In fact, I'm a little worried that they may have overextended their capacity. I hope it doesn't affect quality control. I'd rather see delays in shipment than problems with maintaining the quality of lenses.


----------



## alexturton (Aug 19, 2014)

my guess would be ironing out firmware issues


----------



## 3kramd5 (Aug 19, 2014)

JumboShrimp said:


> They could also be tightening things like quality control, too. Such as making it really stretch closer to 600mm.



If the zoomed in optical formula doesn't equate to 600mm, tightening quality control won't make it.


----------



## RodS57 (Aug 29, 2014)

JumboShrimp said:


> They could also be tightening things like quality control, too. Such as making it really stretch closer to 600mm.



I ordered mine in early February and received it in late May. Going by exif data, if accurate, mine reports 600 at the long end.


----------



## 3kramd5 (Aug 29, 2014)

RodS57 said:


> JumboShrimp said:
> 
> 
> > They could also be tightening things like quality control, too. Such as making it really stretch closer to 600mm.
> ...



That's what the lens reports to the camera. If one compares the angle of view at full zoom to that of the canon 600mm, the tamron is a little bit wider, hence the supposition that the focal length is less than 600. It's equally possible that the canon is more than 600mm. And it doesn't really matter.


----------



## wickidwombat (Aug 29, 2014)

maybe they are adding panning mode IS...

I'd happily pay another $1000 to be able to send mine in and have panning mode added...

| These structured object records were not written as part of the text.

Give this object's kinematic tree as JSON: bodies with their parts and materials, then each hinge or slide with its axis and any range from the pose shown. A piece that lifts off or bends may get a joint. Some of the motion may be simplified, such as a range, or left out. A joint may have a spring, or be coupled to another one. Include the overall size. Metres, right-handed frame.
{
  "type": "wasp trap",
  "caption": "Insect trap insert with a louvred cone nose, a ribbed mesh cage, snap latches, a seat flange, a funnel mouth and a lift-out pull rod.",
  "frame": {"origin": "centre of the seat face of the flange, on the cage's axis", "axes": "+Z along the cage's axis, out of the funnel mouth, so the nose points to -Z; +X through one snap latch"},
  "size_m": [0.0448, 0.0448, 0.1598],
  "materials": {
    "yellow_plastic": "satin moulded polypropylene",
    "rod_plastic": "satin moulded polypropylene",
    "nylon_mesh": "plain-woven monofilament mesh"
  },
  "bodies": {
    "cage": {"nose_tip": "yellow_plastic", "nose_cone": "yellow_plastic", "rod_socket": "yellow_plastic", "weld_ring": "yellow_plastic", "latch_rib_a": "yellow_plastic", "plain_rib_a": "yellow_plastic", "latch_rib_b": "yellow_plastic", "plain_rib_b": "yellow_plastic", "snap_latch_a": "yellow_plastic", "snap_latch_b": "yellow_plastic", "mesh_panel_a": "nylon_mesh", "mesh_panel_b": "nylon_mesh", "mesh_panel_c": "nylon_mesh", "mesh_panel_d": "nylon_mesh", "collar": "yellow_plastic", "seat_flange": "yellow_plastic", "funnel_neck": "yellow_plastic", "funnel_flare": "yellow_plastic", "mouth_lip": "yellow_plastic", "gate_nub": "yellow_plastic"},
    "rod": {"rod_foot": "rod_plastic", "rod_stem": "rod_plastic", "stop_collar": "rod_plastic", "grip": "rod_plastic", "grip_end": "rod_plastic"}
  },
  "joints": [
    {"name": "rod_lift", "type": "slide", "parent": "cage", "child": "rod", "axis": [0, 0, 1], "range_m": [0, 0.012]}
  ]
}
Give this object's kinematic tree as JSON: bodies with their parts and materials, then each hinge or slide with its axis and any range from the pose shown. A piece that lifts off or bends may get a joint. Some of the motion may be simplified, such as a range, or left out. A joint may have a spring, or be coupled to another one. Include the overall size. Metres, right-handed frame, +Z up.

biggest negative on this lens for sure


----------



## Don Haines (Aug 29, 2014)

The simplest explanation is the most likely.

The lens is unbeatable in it's price range..... the demand for the lens is greater than the supply... so you have a waiting list that is growing and therefore, lots of delay when you order.

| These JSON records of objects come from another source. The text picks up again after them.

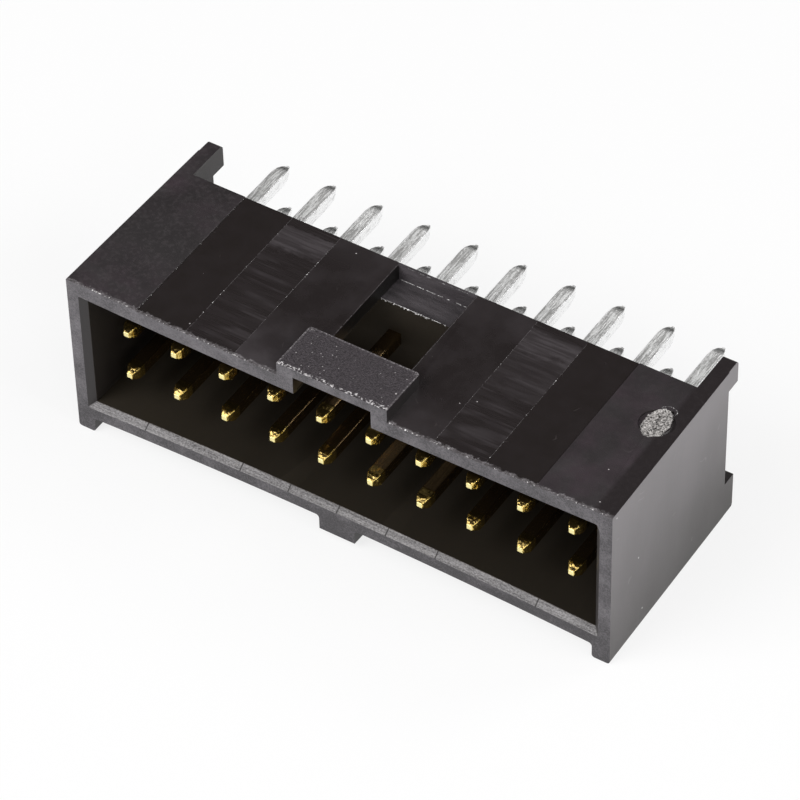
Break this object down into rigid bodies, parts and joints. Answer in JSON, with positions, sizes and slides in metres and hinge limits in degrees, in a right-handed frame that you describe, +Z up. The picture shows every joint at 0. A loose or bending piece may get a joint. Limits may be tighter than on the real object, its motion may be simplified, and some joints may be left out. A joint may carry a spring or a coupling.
{
  "type": "idc box header",
  "caption": "Shrouded post header for a flat-cable plug, keyed through one long wall, standing off the board on its end walls.",
  "frame": {"origin": "bottom centre of the bounding box, on the plane that the rails of the plain long wall rest on", "axes": "+X along the rows of posts; +Y from the mouth towards the board side and the solder tails, so the plug comes in from -Y; +Z up, from the rails of the plain long wall to the key wall"},
  "size_m": [0.0278, 0.0138, 0.0095],
  "materials": {
    "housing": "satin black moulded thermoplastic",
    "contacts": "gold flash on the mating posts, tin on the solder tails"
  },
  "bodies": {
    "root": {"housing": "housing", "pin_01": "contacts", "pin_02": "contacts", "pin_03": "contacts", "pin_04": "contacts", "pin_05": "contacts", "pin_06": "contacts", "pin_07": "contacts", "pin_08": "contacts", "pin_09": "contacts", "pin_10": "contacts", "pin_11": "contacts", "pin_12": "contacts", "pin_13": "contacts", "pin_14": "contacts", "pin_15": "contacts", "pin_16": "contacts", "pin_17": "contacts", "pin_18": "contacts", "pin_19": "contacts", "pin_20": "contacts"}
  },
  "joints": []
}
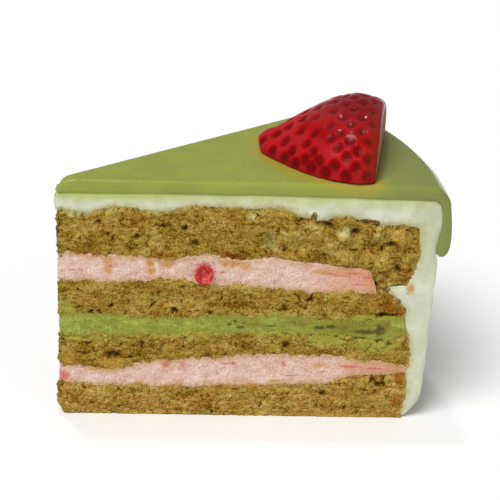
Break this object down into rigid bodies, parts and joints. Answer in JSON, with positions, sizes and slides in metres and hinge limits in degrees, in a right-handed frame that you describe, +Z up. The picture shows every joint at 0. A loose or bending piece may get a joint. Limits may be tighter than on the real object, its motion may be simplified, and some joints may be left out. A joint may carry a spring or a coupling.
{
  "type": "slice of matcha cake",
  "caption": "Wedge of layered matcha cake with sponge, pink and green cream fillings, a pale cream coat, a glossy green glaze with drips and a strawberry half on top.",
  "frame": {"origin": "middle of the slice's footprint box, on the surface it stands on", "axes": "+X from the tip of the wedge to the rim, along the front cut; the front cut faces -Y; +Z up"},
  "size_m": [0.1022, 0.064, 0.0837],
  "materials": {
    "sponge": "open, moist olive-brown crumb with dark pores",
    "strawberry_cream": "soft pale pink cream, finely pored",
    "matcha_cream": "grainy bright green cream",
    "coat_cream": "smooth pale green-white cream, spread with a palette knife",
    "glaze": "glossy olive-green glaze",
    "strawberry": "wet, glossy red skin with dimples",
    "fruit": "moist red fruit flesh"
  },
  "bodies": {
    "root": {"sponge_bottom": "sponge", "strawberry_cream_lower": "strawberry_cream", "sponge_third": "sponge", "matcha_cream": "matcha_cream", "sponge_second": "sponge", "strawberry_cream_upper": "strawberry_cream", "sponge_top": "sponge", "cream_coat": "coat_cream", "glaze": "glaze", "strawberry": "strawberry", "fruit_piece": "fruit"}
  },
  "joints": []
}
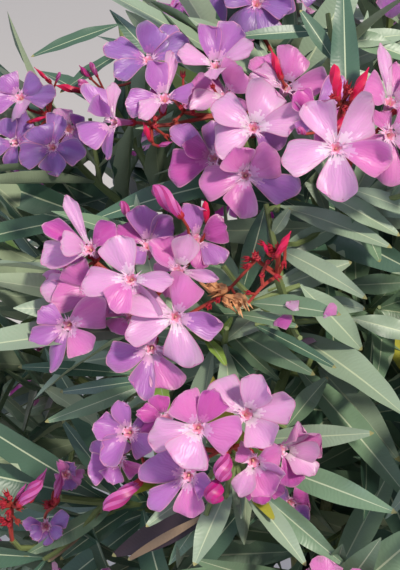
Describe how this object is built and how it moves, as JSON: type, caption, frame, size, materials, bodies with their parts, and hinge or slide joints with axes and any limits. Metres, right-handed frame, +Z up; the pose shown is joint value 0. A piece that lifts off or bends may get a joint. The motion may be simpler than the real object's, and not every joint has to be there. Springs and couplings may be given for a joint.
{
  "type": "potted oleander",
  "caption": "Potted oleander in full pink bloom: upright canes that fork into a domed crown of flower clusters and lance-shaped leaves, in a plain round clay pot.",
  "frame": {"origin": "centre of the pot's flat underside, on the surface it stands on", "axes": "+Z up along the pot's axis; the side that the picture sees faces -Y"},
  "size_m": [0.7055, 0.7067, 0.9858],
  "materials": {
    "terracotta": "unglazed, dry, slightly dusty",
    "soil": "loose, rough, moist",
    "cane_bark": "smooth grey-brown bark",
    "bough_bark": "young green bark",
    "foliage": "leathery grey-green leaves and soft pink blossom"
  },
  "bodies": {
    "root": {"bough_lower_1": "bough_bark", "bough_lower_10": "bough_bark", "bough_lower_11": "bough_bark", "bough_lower_12": "bough_bark", "bough_lower_2": "bough_bark", "bough_lower_3": "bough_bark", "bough_lower_4": "bough_bark", "bough_lower_5": "bough_bark", "bough_lower_6": "bough_bark", "bough_lower_7": "bough_bark", "bough_lower_8": "bough_bark", "bough_lower_9": "bough_bark", "bough_middle_1": "bough_bark", "bough_middle_2": "bough_bark", "bough_middle_3": "bough_bark", "bough_middle_4": "bough_bark", "bough_middle_5": "bough_bark", "bough_middle_6": "bough_bark", "bough_top_1": "bough_bark", "bough_top_2": "bough_bark", "bough_top_3": "bough_bark", "cane_1": "cane_bark", "cane_2": "cane_bark", "cane_3": "cane_bark", "cane_4": "cane_bark", "cane_5": "cane_bark", "cane_6": "cane_bark", "cane_centre": "cane_bark", "foliage_lower_1": "foliage", "foliage_lower_10": "foliage", "foliage_lower_11": "foliage", "foliage_lower_12": "foliage", "foliage_lower_2": "foliage", "foliage_lower_3": "foliage", "foliage_lower_4": "foliage", "foliage_lower_5": "foliage", "foliage_lower_6": "foliage", "foliage_lower_7": "foliage", "foliage_lower_8": "foliage", "foliage_lower_9": "foliage", "foliage_middle_1": "foliage", "foliage_middle_2": "foliage", "foliage_middle_3": "foliage", "foliage_middle_4": "foliage", "foliage_middle_5": "foliage", "foliage_middle_6": "foliage", "foliage_top_1": "foliage", "foliage_top_2": "foliage", "foliage_top_3": "foliage", "pot": "terracotta", "soil": "soil"}
  },
  "joints": []
}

Tamron's options are to either find a way to produce more (and that could be VERY expensive), to substantially raise the price in order to slow down the demand, or to leave things as they are and hope that after the initial rush on the lens that they will be able to keep up.


----------



## 3kramd5 (Aug 29, 2014)

Don Haines said:


> Tamron's options are to either find a way to produce more (and that could be VERY expensive)

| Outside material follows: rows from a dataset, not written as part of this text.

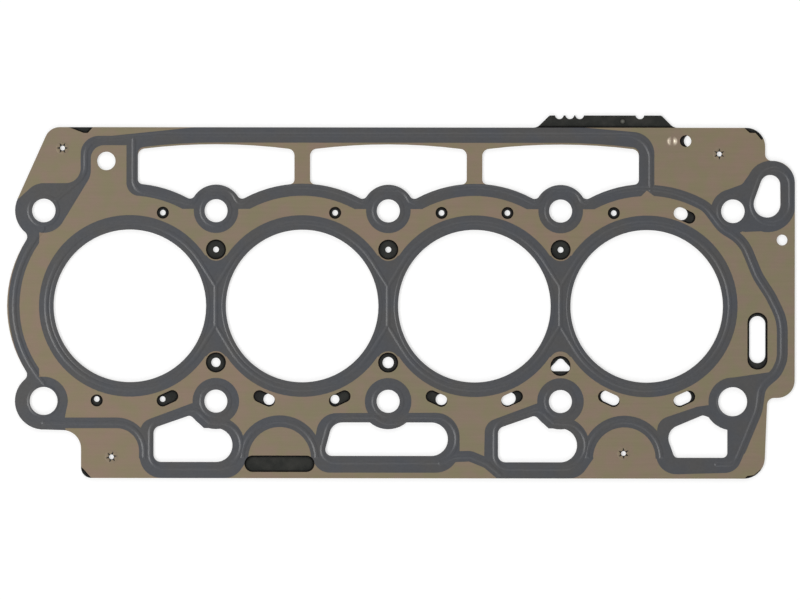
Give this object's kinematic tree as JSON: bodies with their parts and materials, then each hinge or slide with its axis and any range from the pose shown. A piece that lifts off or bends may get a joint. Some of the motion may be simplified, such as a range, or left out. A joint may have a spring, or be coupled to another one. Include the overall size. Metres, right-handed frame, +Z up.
{
  "type": "cylinder head gasket",
  "caption": "Flat multi-layer steel gasket for an in-line engine's cylinder head, with beaded sheets, printed seals, port windows and an ident tab.",
  "frame": {"origin": "middle of the line of cylinder centres, on the plane that the gasket lies on", "axes": "+X along the engine, +Y towards the edge with the ident tab, +Z up, out of the top sheet"},
  "size_m": [0.392, 0.1807, 0.0019],
  "materials": {
    "coated_sheet": "satin olive-brown coating on thin steel",
    "printed_seal": "matt grey printed elastomer",
    "black_spacer": "black coating on steel",
    "stopper_steel": "bare rolled steel",
    "rivet_steel": "satin olive-brown coating on thin steel"
  },
  "bodies": {
    "root": {"lower_bore_seal_print": "printed_seal", "lower_port_seal_print": "printed_seal", "lower_active_sheet": "coated_sheet", "spacer_sheet": "black_spacer", "upper_active_sheet": "coated_sheet", "upper_bore_seal_print": "printed_seal", "upper_port_seal_print": "printed_seal", "stopper_ring_1": "stopper_steel", "stopper_ring_2": "stopper_steel", "stopper_ring_3": "stopper_steel", "stopper_ring_4": "stopper_steel", "hollow_rivet_1": "rivet_steel", "hollow_rivet_2": "rivet_steel", "hollow_rivet_3": "rivet_steel", "hollow_rivet_4": "rivet_steel"}
  },
  "joints": []
}
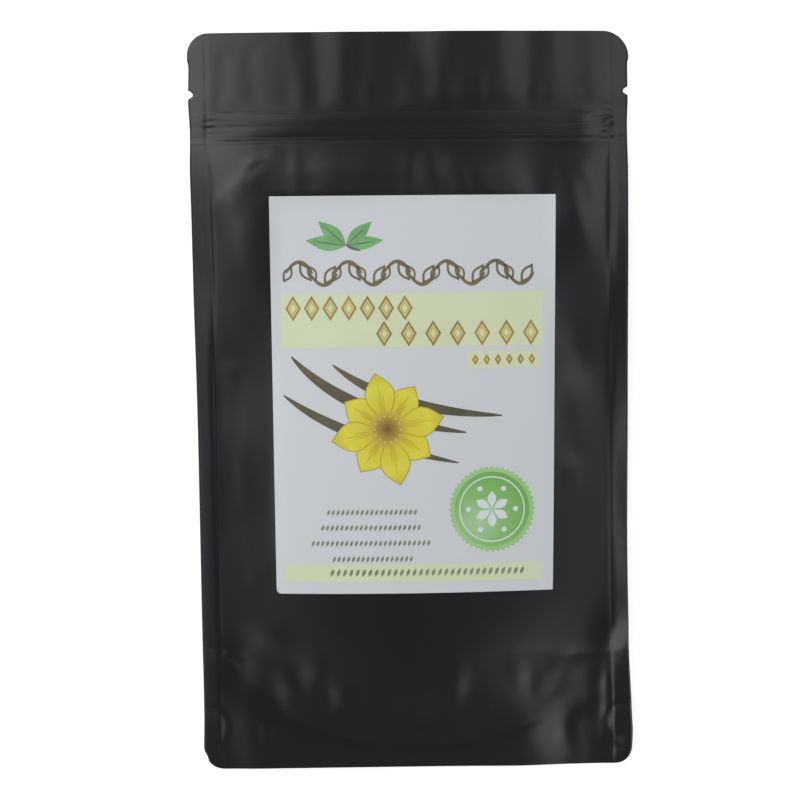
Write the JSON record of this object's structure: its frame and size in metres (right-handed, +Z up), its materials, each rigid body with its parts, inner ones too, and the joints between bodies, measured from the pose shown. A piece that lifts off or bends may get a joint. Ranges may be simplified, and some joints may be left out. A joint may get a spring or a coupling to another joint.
{
  "type": "stand-up pouch",
  "caption": "Shut, filled stand-up pouch lying on its back, with side seals, tear notches, a press-to-close zip band, a folded bottom gusset and a paper label on its front.",
  "frame": {"origin": "centre of the part's plan box, on the surface that the pouch lies on", "axes": "+Y from the folded gusset to the open header edge, +X across the front to its right, +Z up out of the labelled front"},
  "size_m": [0.16, 0.27, 0.019],
  "materials": {
    "film": "satin matte black laminate film, softly creased",
    "label_paper": "smooth uncoated white paper"
  },
  "bodies": {
    "root": {"pouch": "film", "label": "label_paper"}
  },
  "joints": []
}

And would likely be a bad move in the long run when demand dips. I think they'll ride this while it lasts. Price point probably won't change. It probably SHOULD cost a little more, but they're making an attack at the super tele market. It may be what... 75% as good as Canon glass? 65%? 80%? For less than 10% of the cost...


----------



## Busted Knuckles (Aug 31, 2014)

Upto 400 the rumors are pretty good on the quality, certainly north of this the IQ suffers a bit. But fun/dollar this lens is right up there.


----------



## CTJohn (Sep 3, 2014)

I just received notice of shipment from B&H for my order placed May 24, so it's running a little over 3 months behind (still.)


----------



## Mt Spokane Photography (Sep 4, 2014)

I doubt that they are changing anything. Lenses almost never match the telephoto focal length unless its one of the big whites. Its kinda like boats and 50 inch TV sets.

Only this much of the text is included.